[INPUT RECORDS]
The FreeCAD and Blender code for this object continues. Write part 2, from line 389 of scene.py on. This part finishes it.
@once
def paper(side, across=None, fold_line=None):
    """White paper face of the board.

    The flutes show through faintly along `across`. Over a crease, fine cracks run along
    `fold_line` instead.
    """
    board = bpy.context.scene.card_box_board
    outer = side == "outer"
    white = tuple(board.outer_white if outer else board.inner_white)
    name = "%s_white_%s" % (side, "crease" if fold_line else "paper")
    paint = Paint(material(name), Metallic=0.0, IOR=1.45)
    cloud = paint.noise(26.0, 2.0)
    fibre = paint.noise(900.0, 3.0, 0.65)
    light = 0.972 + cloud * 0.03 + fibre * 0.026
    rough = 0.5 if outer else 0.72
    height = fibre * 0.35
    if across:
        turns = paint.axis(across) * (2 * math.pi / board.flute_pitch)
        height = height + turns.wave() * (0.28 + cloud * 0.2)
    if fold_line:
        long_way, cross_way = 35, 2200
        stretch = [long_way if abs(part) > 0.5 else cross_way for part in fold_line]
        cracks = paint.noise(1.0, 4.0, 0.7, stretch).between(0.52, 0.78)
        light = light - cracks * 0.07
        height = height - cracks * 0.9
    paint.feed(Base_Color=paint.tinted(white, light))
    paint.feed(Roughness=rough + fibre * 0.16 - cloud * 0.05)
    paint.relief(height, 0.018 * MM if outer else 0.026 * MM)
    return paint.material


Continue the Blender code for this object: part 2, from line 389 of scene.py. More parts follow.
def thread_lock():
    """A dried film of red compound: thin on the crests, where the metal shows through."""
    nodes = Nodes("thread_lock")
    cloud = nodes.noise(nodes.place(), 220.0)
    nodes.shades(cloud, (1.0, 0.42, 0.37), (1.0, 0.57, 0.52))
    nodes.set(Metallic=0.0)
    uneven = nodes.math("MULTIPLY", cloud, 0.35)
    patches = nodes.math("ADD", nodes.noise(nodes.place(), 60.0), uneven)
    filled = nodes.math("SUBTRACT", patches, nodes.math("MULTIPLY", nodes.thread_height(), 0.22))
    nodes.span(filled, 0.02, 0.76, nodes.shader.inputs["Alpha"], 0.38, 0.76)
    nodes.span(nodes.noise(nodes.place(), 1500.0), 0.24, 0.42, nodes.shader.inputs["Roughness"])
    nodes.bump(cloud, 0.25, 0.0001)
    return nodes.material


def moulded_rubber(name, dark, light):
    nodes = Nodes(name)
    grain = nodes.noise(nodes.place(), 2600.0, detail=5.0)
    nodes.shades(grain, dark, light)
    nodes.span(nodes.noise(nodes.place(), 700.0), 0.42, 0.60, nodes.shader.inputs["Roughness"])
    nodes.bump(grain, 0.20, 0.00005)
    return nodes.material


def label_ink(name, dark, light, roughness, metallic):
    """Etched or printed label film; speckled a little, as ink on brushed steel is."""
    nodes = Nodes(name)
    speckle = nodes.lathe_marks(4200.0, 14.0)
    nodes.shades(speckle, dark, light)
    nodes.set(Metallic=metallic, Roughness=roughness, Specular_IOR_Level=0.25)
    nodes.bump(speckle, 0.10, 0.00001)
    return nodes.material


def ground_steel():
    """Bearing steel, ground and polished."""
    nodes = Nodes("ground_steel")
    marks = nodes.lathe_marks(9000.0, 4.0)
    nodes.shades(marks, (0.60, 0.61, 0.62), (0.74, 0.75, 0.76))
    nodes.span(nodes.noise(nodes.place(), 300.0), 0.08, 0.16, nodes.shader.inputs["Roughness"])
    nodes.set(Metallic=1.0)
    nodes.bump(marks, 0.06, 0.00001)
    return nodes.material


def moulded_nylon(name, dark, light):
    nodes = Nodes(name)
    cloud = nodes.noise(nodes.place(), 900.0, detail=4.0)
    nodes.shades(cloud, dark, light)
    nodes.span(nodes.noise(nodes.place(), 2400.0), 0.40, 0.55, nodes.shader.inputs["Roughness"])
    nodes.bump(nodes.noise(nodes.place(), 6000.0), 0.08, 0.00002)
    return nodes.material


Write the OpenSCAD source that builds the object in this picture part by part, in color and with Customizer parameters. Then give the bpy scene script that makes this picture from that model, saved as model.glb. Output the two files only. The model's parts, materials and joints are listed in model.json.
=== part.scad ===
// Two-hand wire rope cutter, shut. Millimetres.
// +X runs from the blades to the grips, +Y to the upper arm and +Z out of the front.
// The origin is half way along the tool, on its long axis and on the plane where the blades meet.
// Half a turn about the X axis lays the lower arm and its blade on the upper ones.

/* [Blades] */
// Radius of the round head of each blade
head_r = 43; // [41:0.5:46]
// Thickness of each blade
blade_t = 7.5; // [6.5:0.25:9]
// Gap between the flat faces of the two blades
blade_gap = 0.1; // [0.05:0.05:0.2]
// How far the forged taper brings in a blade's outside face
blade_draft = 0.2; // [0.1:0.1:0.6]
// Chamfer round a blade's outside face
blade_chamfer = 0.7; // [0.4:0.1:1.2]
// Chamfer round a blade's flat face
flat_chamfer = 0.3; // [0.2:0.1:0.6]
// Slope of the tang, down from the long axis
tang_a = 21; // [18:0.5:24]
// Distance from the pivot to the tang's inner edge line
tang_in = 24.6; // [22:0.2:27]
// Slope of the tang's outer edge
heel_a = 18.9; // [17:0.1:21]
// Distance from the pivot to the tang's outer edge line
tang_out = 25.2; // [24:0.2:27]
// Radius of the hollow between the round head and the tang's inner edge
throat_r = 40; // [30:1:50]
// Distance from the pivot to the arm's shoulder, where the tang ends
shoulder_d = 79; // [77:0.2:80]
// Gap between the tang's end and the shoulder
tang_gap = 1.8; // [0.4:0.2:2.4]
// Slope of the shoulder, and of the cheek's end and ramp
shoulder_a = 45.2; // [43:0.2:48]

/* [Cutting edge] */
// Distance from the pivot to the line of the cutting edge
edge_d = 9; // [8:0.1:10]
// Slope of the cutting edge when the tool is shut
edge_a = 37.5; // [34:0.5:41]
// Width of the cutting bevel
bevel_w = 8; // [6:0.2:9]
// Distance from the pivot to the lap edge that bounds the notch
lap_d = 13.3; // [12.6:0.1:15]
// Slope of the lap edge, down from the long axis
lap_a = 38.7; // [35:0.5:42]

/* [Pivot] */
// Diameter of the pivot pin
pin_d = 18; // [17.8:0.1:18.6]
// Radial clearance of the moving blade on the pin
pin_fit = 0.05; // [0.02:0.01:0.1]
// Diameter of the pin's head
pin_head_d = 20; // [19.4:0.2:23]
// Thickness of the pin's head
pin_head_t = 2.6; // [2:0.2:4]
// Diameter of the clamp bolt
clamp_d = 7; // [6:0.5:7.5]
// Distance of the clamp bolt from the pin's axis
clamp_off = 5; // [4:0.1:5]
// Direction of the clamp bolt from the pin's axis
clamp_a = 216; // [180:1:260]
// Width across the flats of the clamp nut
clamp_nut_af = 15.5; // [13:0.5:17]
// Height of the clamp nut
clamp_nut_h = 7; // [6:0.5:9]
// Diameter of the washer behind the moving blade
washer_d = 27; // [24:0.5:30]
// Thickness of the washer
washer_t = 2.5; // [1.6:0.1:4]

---

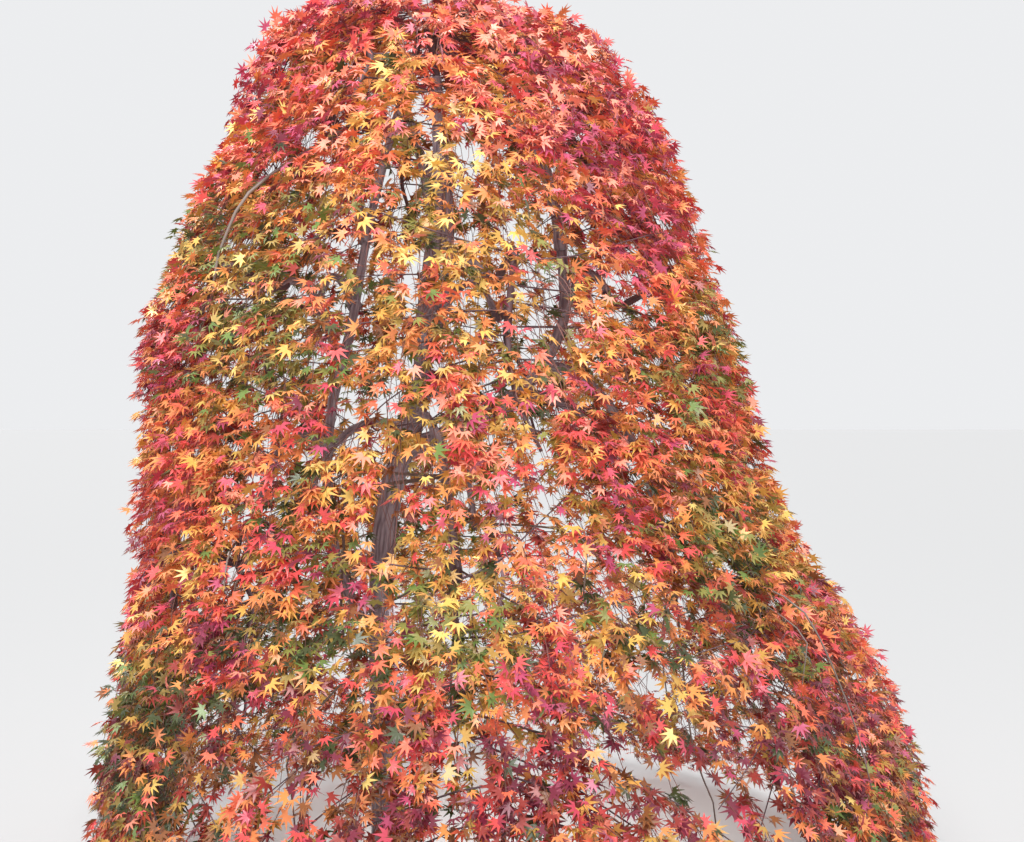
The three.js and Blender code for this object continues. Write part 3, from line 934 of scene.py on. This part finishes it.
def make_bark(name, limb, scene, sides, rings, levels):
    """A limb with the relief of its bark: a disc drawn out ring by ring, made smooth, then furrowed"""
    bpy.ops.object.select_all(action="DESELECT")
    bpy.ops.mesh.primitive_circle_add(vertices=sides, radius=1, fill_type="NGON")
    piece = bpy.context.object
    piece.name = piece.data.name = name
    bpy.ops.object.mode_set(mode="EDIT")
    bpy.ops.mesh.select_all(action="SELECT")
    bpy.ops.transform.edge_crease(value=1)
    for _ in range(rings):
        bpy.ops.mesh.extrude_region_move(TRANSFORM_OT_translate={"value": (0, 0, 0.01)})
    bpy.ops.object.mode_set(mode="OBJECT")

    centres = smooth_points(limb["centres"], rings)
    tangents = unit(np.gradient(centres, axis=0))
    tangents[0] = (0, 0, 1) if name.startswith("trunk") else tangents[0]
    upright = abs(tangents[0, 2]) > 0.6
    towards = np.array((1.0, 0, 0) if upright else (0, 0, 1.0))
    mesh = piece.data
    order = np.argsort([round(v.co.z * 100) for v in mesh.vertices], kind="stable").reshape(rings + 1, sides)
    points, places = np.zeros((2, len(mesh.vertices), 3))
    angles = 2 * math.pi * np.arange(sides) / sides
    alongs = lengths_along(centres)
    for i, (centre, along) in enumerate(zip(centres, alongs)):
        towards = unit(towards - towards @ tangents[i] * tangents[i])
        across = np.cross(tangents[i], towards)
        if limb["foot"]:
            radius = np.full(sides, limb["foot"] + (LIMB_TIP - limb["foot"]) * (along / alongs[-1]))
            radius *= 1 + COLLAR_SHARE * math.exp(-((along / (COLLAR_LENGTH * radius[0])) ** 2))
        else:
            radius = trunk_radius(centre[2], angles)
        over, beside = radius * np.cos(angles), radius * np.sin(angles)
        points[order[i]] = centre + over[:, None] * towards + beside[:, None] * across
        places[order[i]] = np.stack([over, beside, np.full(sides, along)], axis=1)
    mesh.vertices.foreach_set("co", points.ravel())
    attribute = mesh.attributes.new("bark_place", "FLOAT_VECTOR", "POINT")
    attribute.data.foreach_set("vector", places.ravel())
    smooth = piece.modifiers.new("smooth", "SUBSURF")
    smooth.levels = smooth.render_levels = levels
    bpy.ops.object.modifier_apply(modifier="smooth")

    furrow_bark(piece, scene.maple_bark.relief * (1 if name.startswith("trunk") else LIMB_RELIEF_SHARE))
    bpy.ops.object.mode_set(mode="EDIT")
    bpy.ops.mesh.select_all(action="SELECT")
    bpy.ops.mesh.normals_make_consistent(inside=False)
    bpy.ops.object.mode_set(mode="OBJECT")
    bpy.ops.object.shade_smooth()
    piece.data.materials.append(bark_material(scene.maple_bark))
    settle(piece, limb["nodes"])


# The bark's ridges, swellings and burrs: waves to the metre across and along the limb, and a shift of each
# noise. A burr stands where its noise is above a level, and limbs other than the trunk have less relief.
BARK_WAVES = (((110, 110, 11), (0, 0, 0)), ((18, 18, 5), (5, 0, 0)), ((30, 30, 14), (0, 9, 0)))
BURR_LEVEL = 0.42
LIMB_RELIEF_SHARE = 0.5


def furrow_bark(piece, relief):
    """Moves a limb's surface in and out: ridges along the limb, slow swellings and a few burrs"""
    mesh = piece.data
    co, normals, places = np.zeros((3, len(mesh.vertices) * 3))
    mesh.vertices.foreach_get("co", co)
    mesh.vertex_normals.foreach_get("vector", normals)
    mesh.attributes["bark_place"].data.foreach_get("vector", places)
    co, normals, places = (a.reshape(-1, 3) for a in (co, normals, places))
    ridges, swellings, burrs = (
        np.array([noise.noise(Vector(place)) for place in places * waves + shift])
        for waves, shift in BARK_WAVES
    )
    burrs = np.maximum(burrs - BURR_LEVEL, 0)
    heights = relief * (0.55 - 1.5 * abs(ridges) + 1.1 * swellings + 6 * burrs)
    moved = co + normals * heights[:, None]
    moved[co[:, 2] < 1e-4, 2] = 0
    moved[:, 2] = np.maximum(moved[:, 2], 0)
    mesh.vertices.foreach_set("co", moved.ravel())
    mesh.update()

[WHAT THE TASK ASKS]
Extract all lines that hold the word "code".

[PROBLEM SOLUTION]
The FreeCAD and Blender code for this object continues. Write part 2, from line 389 of scene.py on. This part finishes it.
Continue the Blender code for this object: part 2, from line 389 of scene.py. More parts follow.
The three.js and Blender code for this object continues. Write part 3, from line 934 of scene.py on. This part finishes it.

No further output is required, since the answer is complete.